= Marie Marguerite Bihéron =

French artist (1719–1795)

Marie Marguerite Bihéron (17 November 1719 – 18 June 1795) (also known as Marie Catherine Bihéron) was a French anatomist, known for her medical illustrations and wax figure models.

== Biography ==
Bihéron was the daughter of a French apothecary, born in 1719. She studied illustration at the Jardin du Roi and with Madeleine Basseporte, of whom little is known outside of her anatomical drawings, and the memoirs of contemporaries.

To procure bodies for her anatomical studies, Bihéron was forced to have them stolen from the military. Frustrated with their rapid putrefaction, and at the suggestion of Basseporte, Bihéron turned her skills towards anatomical wax modeling, becoming a leading and highly recognized practitioner of this art. The famous physician Villoisin and the scholar Jussieu were impressed, and both promoted her work. In 1759, Jean Morand invited her to present her work to the Academie Royale des Sciences. She was invited again in 1770, to demonstrate an innovative, very detailed and lifelike model of a pregnant woman, complete with moveable parts and fetuses. In 1771 she presented to the Academie Royale for the third time, this time presenting her models to the visiting crown prince of Sweden, Gustavus of Sweden.
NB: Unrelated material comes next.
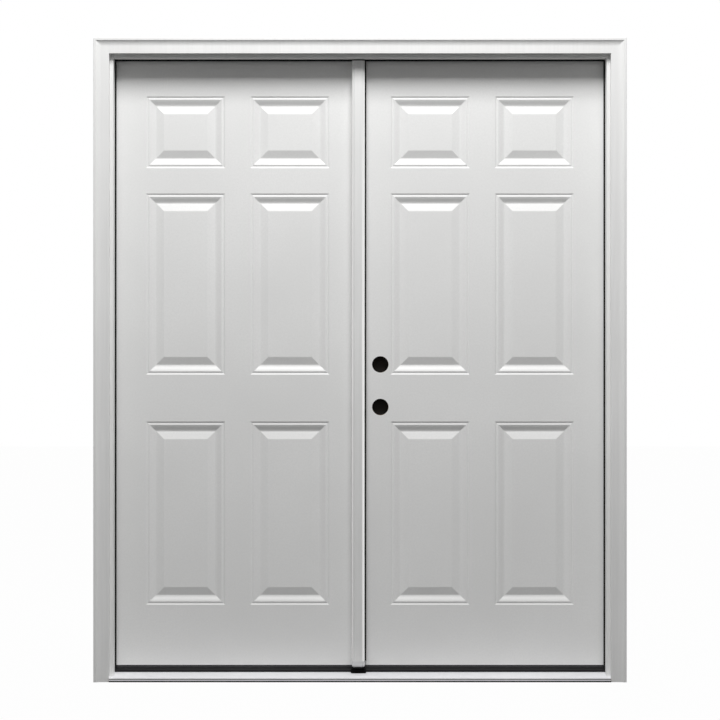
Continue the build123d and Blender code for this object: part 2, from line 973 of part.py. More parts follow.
# Leaves: skins, timbers, foam and sweep
for name, side in leaves.items():
    save(leaf_skin(side, leaf_face, 1), f"{name}_outer_skin")
    save(leaf_skin(side, jamb_depth, -1), f"{name}_inner_skin")
    save(stile(side, on_hinge_edge=True), f"{name}_hinge_stile")
    save(stile(side, on_hinge_edge=False), f"{name}_lock_stile")
    save(leaf_rail(side, (leaf_top - rail_height, leaf_top), kerfed=False), f"{name}_top_rail")
    save(
        leaf_rail(side, (leaf_bottom, leaf_bottom + rail_height), kerfed=True),
        f"{name}_bottom_rail",
    )
    save(leaf_core(side), f"{name}_core")
    save(leaf_sweep(side), f"{name}_sweep")

with BuildPart() as active_lock_block:
    block(
        lock_block_span(1),
        (leaf_face + skin, jamb_depth - skin),
        lock_block_heights(),
    )
    lock_bores(1, ("face", "edge"))
save(active_lock_block.part, "active_lock_block")

# Astragal of the passive leaf
with BuildPart() as astragal:
    with BuildSketch(Plane.XY.offset(astragal_foot_top)):
        with BuildLine():
            astragal_moulding(leaf_face)
        make_face()
        with Locations(
            (
                astragal_right - astragal_kerf_from_edge,
                astragal_seal_y - astragal_kerf_depth / 2,
            )
        ):
            Rectangle(kerf_width, astragal_kerf_depth, mode=Mode.SUBTRACT)
    extrude(amount=astragal_top - astragal_foot_top)
    block(
        (-lock_edge, web_face),
        (astragal_seal_y, leaf_face),
        (astragal_foot_top, astragal_top),
    )
    block((-lock_edge, web_face), (leaf_face, jamb_depth), (leaf_bottom, leaf_top))
    bolt_way(1, leaf_top - bolt_set_back)
    bolt_way(-1, leaf_bottom + bolt_set_back)
    strike_mouths((astragal_web, astragal_web), pocket_margin)
    for z in (latch_height, deadbolt_height):
        block(
            (web_face - strike_thickness, web_face),
            (leaf_middle - strike_width / 2, leaf_middle + strike_width / 2),
            (z - strike_height / 2, z + strike_height / 2),
            mode=Mode.SUBTRACT,
        )
save(astragal.part, "astragal")

with BuildPart() as astragal_weatherstrip:
    with BuildSketch(Plane.XY.offset(astragal_foot_top)):
        bulb_span = (web_face + seal_clearance, astragal_right + seal_show)
        with Locations((sum(bulb_span) / 2, (astragal_seal_y + seal_face) / 2)):
            bulb = Rectangle(bulb_span[1] - bulb_span[0], seal_face - astragal_seal_y)
        chamfer(bulb.vertices(), seal_round)
        fin_depth = astragal_kerf_depth - fin_clearance + seal_round
        with Locations(
            (
                astragal_right - astragal_kerf_from_edge,
                astragal_seal_y + seal_round - fin_depth / 2,
            )
        ):
            Rectangle(kerf_width - 2 * fin_clearance, fin_depth)
    extrude(amount=astragal_top - astragal_foot_top)
save(astragal_weatherstrip.part, "astragal_weatherstrip")

with BuildPart() as astragal_foot:
    with BuildSketch(Plane.XY.offset(astragal_foot_bottom)):
        with BuildLine():
            astragal_moulding(leaf_face)
        make_face()
    extrude(amount=astragal_foot_height)
save(astragal_foot.part, "astragal_foot")

with BuildPart() as astragal_foot_seal:
    with BuildSketch(Plane.XY.offset(cap_top + seal_clearance)):
        with BuildLine():
            astragal_moulding(leaf_face - seal_clearance)
        make_face()
        offset(amount=-foot_seal_inset)
    extrude(amount=astragal_foot_bottom - cap_top - seal_clearance)
save(astragal_foot_seal.part, "astragal_foot_seal")

for label, z, mouth in (
    ("latch_strike", latch_height, latch_mouth),
    ("deadbolt_strike", deadbolt_height, deadbolt_mouth),
):
    with BuildPart() as strike:
        block(
            (web_face - strike_thickness, web_face),
            (leaf_middle - strike_width / 2, leaf_middle + strike_width / 2),
            (z - strike_height / 2, z + strike_height / 2),
        )
        block(
            (web_face - strike_thickness, web_face),
            (leaf_middle - mouth[0] / 2, leaf_middle + mouth[0] / 2),
            (z - mouth[1] / 2, z + mouth[1] / 2),
            mode=Mode.SUBTRACT,
        )
    save(strike.part, label)

save(flush_bolt(1, leaf_top - bolt_set_back), "top_flush_bolt")
save(flush_bolt(-1, leaf_bottom + bolt_set_back), "bottom_flush_bolt")
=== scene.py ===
"""Looks of a prehung double front door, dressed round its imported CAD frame.

X runs right as seen from outside, Y runs into the house and Z runs up. Sizes in this file are
in millimetres and meshes are made in metres. The left leaf is passive and carries the
astragal; the right leaf is active and carries the lock bores.
"""

from __future__ import annotations

import json
import logging
import math
from dataclasses import astuple, dataclass
from enum import Enum
from typing import Callable

import bmesh
import bpy
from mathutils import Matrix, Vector

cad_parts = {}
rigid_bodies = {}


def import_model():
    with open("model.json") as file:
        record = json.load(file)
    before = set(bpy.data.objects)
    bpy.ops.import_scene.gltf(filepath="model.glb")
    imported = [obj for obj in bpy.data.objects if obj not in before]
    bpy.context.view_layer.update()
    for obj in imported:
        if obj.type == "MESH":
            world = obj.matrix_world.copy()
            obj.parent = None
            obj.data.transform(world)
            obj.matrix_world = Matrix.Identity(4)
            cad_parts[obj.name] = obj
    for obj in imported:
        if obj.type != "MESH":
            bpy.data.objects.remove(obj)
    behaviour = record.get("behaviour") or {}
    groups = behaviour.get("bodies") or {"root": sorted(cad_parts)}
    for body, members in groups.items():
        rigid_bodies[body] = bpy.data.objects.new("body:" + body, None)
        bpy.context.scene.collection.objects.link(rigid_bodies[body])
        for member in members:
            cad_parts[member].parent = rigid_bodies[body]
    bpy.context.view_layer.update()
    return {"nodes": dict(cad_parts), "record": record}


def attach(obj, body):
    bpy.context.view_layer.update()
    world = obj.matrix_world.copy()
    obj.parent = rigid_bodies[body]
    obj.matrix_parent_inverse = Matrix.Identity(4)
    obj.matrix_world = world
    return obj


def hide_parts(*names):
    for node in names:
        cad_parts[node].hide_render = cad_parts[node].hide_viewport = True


MM = 0.001
GRAIN_STRETCH = 0.04  # how far a grained figure is drawn out along its length
SHADE_SPAN = (0.12, 0.42)  # where a figure turns from the shade into the colour
GLOSS_SPREAD = 0.06
TINY = 1e-6
WHITE = (1.0, 1.0, 1.0, 1.0)
LOG = logging.getLogger("front_door")

Point = tuple[float, float]
Place = tuple[float, float, float]


class Side(Enum):
    """Which half of the unit, by the sign of its X."""

    LEFT = -1
    RIGHT = 1

    @property
    def leaf(self) -> str:
        """The name that the CAD gives to this side's leaf."""
        return "active" if self is Side.RIGHT else "passive"

    @property
    def hand(self) -> str:
        """The name that the CAD gives to this side of the frame."""
        return "right" if self is Side.RIGHT else "left"


class Pattern(Enum):
    """How a finish is figured."""

    ORANGE_PEEL = "sprayed paint"
    GRAIN = "timber grain"
    BRUSHED = "drawn or brushed metal"
    MOULDED = "moulded plastic or rubber"
    CELLS = "foam cells"


@dataclass(frozen=True)
class DoorSizes:
    """Sizes that the pieces share, as in the CAD."""

    leaf_width: float = 806.45
    leaf_height: float = 1993.9
    leaf_bottom: float = 47.6
    leaf_face: float = 71.45
    jamb_depth: float = 115.9
    half_opening: float = 816.0
    hinge_gap: float = 3.2
    stop_half: float = 803.3
    frame_half: float = 835.05
    head_stop: float = 2032.0
    head_soffit: float = 2044.7
    stop_depth: float = 58.75
    cap_top: float = 38.0
    lock_edge: float = 6.35
    web_face: float = 1.95
    bolt_x: float = -2.2
    astragal_right: float = 15.5
    astragal_foot_top: float = 62.0
    astragal_top: float = 2026.7
    backset: float = 60.3
    latch_height: float = 893.5
    deadbolt_height: float = 1033.2
    hinge_heights: tuple[float, ...] = (377.8, 1070.85, 1812.9)
    cap_middle: float = 85.75
    cap_screws: tuple[float, ...] = (-600.0, -200.0, 200.0, 600.0)

    @property
    def leaf_top(self) -> float:
        """Height of the leaves' tops."""
        return self.leaf_bottom + self.leaf_height

    @property
    def leaf_middle(self) -> float:
        """Depth of the leaves' middle plane."""
        return (self.leaf_face + self.jamb_depth) / 2


SIZES = DoorSizes()


def linear(hex_colour: str) -> tuple[float, float, float, float]:
    """Turn an sRGB hex colour into the linear values that shaders take.

    Args:
        hex_colour: Six hex digits.

    Returns:
        Linear red, green, blue and an alpha of 1.
    """
    channels = [int(hex_colour[start : start + 2], 16) / 255 for start in (0, 2, 4)]
    red, green, blue = (
        c / 12.92 if c <= 0.04045 else ((c + 0.055) / 1.055) ** 2.4 for c in channels
    )
    return red, green, blue, 1.0


def add_node(
    tree: bpy.types.NodeTree, kind: str, links: dict | None = None, **settings
) -> bpy.types.Node:
    """Add a node with its settings, input values and incoming links.

    Args:
        tree: The node tree that takes the node.
        kind: The node's type name.
        links: Input name or number to the socket or value that goes there.
        **settings: Properties of the node itself.

    Returns:
        The new node.
    """
    node = tree.nodes.new(kind)
    for name, value in settings.items():
        setattr(node, name, value)
    for name, value in (links or {}).items():
        if isinstance(value, bpy.types.NodeSocket):
            tree.links.new(value, node.inputs[name])
        else:
            node.inputs[name].default_value = value
    return node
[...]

Her models achieved international renown, both because of their great anatomical accuracy and lifelikeness, and because she apparently had a method of making wax models that did not melt. Jakob Jonas Björnståhl wrote to Carl Linnaeus, that:
 Björnståhl has witnessed an anatomical miracle. Marie Catherine Biheron[+] makes models of parts of the body that are absolutely lifelike. And they do not break. She does not reveal what material they are made of, although it seems as if they were made of wax mixed with something. All parts are correctly named in Latin and Greek. She has studied this art for more than 20 years. The King of Denmark Christian VII is one of her customers. She sends her respects to Linnaeus.

Because the Academie did not support women, Bihéron had to earn a living privately, by exhibiting and selling her models, as well as by teaching. She moved to England, because women were not permitted to teach anatomy in France. Among her students was John Hunter, a Scottish doctor who greatly advanced the field of surgery — Bihéron's anatomical lessons were critical to his study, and some of the illustrations in his book were likely Bihéron's. Diderot was also apparently one of her anatomy students.

Bihéron also earned money by selling her models. The King of Denmark was one customer, and Empress Catherine II of Russia another; the latter purchasing Bihéron's complete set of anatomical models. Exhibitions included a 1761 exhibition, advertised by her pamphlet "Artificial Anatomy", proposing to show the body in "greatest precision", including internal organs, which could be manipulated—Bihéron permitted viewing at her home on the Vieille Estrapade near the Rue des Poules, beginning on 13 May 1761, and continued for some time.